What are the 3 issues considered when making an allowance for a Bad Debt?

A

1 - it is probable that the existing receivables is impaired
2 - the company deems invoice collection improbable
3 - when the company determines that the estimate of the valuation allowance in incorrect.

14
Q

Where is Bad Debt or Impairment captured on the Income Statement?

A

Bad Debt Expense account

15
Q

What happens when a company deems an customer invoice noncollectable?

A

It reduces the AR Subsidiary Ledger to match the value of the impaired invoice, and then decreases the Bad Debt account balance.

16
Q

Why does it not affect the Income Statement when the AR Subsidiary Ledger is reconciled?

A

The company has already accounted for the bad debt in the Income Statement when it declared the account was Impaired; there is no need to double account this.
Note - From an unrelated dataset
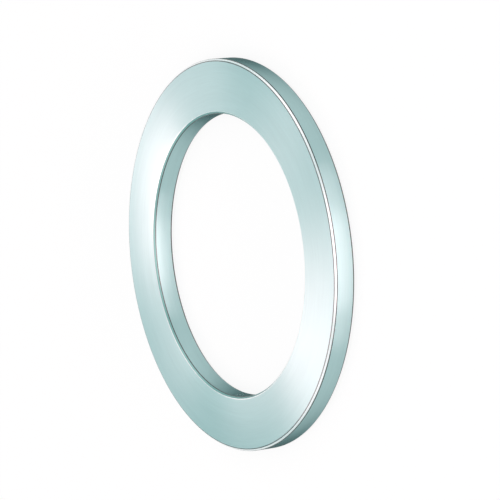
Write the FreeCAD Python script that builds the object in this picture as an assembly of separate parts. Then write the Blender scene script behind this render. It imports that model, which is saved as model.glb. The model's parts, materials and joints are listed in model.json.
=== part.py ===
import FreeCAD, Part
import math
import os

# Flat thrust washer for an axial roller bearing
# One turned and ground steel ring. It lies on its back face, which is at z = 0.
# The ring's axis is +Z, through the origin. All sizes are in millimetres.

# Driving dimensions

BORE_DIAMETER = 65.0
OUTER_DIAMETER = 90.0
THICKNESS = 5.25

# Edge breaks: how far each one runs in along the flat face, and its angle from that face

BORE_BREAK_WIDTH = 0.5
RIM_BREAK_WIDTH = 0.5
BREAK_ANGLE_DEG = 45.0

BACK_FACE_Z = 0.0
FRONT_FACE_Z = BACK_FACE_Z + THICKNESS


def section_point(radius, height):
    """A point of the washer's cross section, in the XZ plane."""
    return FreeCAD.Vector(radius, 0.0, height)


def break_depth(width):
    """How deep an edge break runs down the bore or the rim."""
    return width * math.tan(math.radians(BREAK_ANGLE_DEG))


def ring_section():
    """The cross section: a rectangle between bore and rim, with its four corners broken."""
    bore_radius = BORE_DIAMETER / 2.0
    rim_radius = OUTER_DIAMETER / 2.0
    bore_depth = break_depth(BORE_BREAK_WIDTH)
    rim_depth = break_depth(RIM_BREAK_WIDTH)

    back_face = [
        section_point(bore_radius + BORE_BREAK_WIDTH, BACK_FACE_Z),
        section_point(rim_radius - RIM_BREAK_WIDTH, BACK_FACE_Z),
    ]
    rim_wall = [
        section_point(rim_radius, BACK_FACE_Z + rim_depth),
        section_point(rim_radius, FRONT_FACE_Z - rim_depth),
    ]
    front_face = [
        section_point(rim_radius - RIM_BREAK_WIDTH, FRONT_FACE_Z),
        section_point(bore_radius + BORE_BREAK_WIDTH, FRONT_FACE_Z),
    ]
    bore_wall = [
        section_point(bore_radius, FRONT_FACE_Z - bore_depth),
        section_point(bore_radius, BACK_FACE_Z + bore_depth),
    ]
    corners = back_face + rim_wall + front_face + bore_wall
    outline = Part.makePolygon(corners + corners[:1])
    return Part.Face(outline)


def make_thrust_washer():
    """The section turned once about the washer's axis."""
    axis_point = FreeCAD.Vector(0.0, 0.0, 0.0)
    axis_direction = FreeCAD.Vector(0.0, 0.0, 1.0)
    ring = ring_section().revolve(axis_point, axis_direction, 360.0)
    return ring.Solids[0]


os.makedirs("parts", exist_ok=True)
make_thrust_washer().exportStep("parts/thrust_washer.step")
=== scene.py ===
import json
import math
from collections import namedtuple

import bpy
from bpy.props import FloatProperty, FloatVectorProperty, IntProperty, PointerProperty
from mathutils import Matrix, Vector


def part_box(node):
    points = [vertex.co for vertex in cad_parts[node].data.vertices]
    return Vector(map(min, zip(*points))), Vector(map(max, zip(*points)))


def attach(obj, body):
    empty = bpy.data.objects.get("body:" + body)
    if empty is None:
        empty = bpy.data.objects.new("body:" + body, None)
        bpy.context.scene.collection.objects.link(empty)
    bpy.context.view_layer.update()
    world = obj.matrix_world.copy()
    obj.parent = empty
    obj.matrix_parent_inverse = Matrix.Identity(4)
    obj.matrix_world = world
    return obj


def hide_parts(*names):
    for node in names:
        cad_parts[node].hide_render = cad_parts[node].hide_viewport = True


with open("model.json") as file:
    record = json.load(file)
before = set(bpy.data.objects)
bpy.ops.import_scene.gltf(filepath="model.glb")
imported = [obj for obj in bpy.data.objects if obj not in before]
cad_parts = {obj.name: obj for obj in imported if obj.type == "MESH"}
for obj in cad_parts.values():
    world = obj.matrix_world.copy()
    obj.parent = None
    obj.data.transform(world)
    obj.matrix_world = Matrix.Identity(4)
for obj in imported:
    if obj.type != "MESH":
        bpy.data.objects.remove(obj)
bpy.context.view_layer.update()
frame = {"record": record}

bl_info = {
    "name": "Thrust Washer",
    "version": (1, 0, 0),
    "blender": (4, 5, 0),
    "location": "3D View > Sidebar > Thrust Washer",
    "description": "A turned and ground steel thrust washer on a pale studio floor",
    "category": "Add Mesh",
}

# The frame: the solid's box and its bore, in metres. The spin may stray outwards by its rounding.

MM = 0.001
SPIN_ROUNDING = 0.0005 * MM
NODE = "thrust_washer"
NODE_LOW, NODE_HIGH = (Vector(corner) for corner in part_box(NODE))
MOUNTS = {mount["name"]: mount for mount in frame["record"]["mounts"]}
THICKNESS = NODE_HIGH.z - NODE_LOW.z
RIM_RADIUS = min(NODE_HIGH.x, NODE_HIGH.y, -NODE_LOW.x, -NODE_LOW.y) - SPIN_ROUNDING
BORE_RADIUS = MOUNTS["bore"]["dims"]["r_mm"] * MM
EDGE_BREAK = (THICKNESS - MOUNTS["bore"]["dims"]["length_mm"] * MM) / 2.0

# Surfaces, told apart by how far each one leans: the size of its normal's upright part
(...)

All it has done here is attached a customer name to a Bad Debt.

17
Q

T or F: the company accrues a valuation allowance when some assets become uncollectible?

A

False - the company has already made an estimate of the value of an asset impairment account prior to an actual asset becoming uncollectible.

18
Q

What is an Impairment?

A

A prudent measure for the value of future possible write-offs.

19
Q

What is the “Write-Off” process, list the 3 steps.

A

1 - initial event: identification that it is probable an asset has been impaired.
2 - adjustment: company believes the balance of the allowance account is overstated/understated.
3 - Settlement: Company identifies the SPECIFIC asset that is impaired and writes it off.

20
Q

During the “Write-Off” process, what is happens in the initial event?

A

The company has identified that it is probable an existing asset has been impaired.

  • It creates a valuation allowance (contra-asset) account
  • It then DECREASES retained earnings by the dollar amount of the estimated impairment.
21
Q

True or False: the a contra-asset T-account is a “right-hand” account?

A

True - because it is a contra-asset account, which reduces the total value on an asset.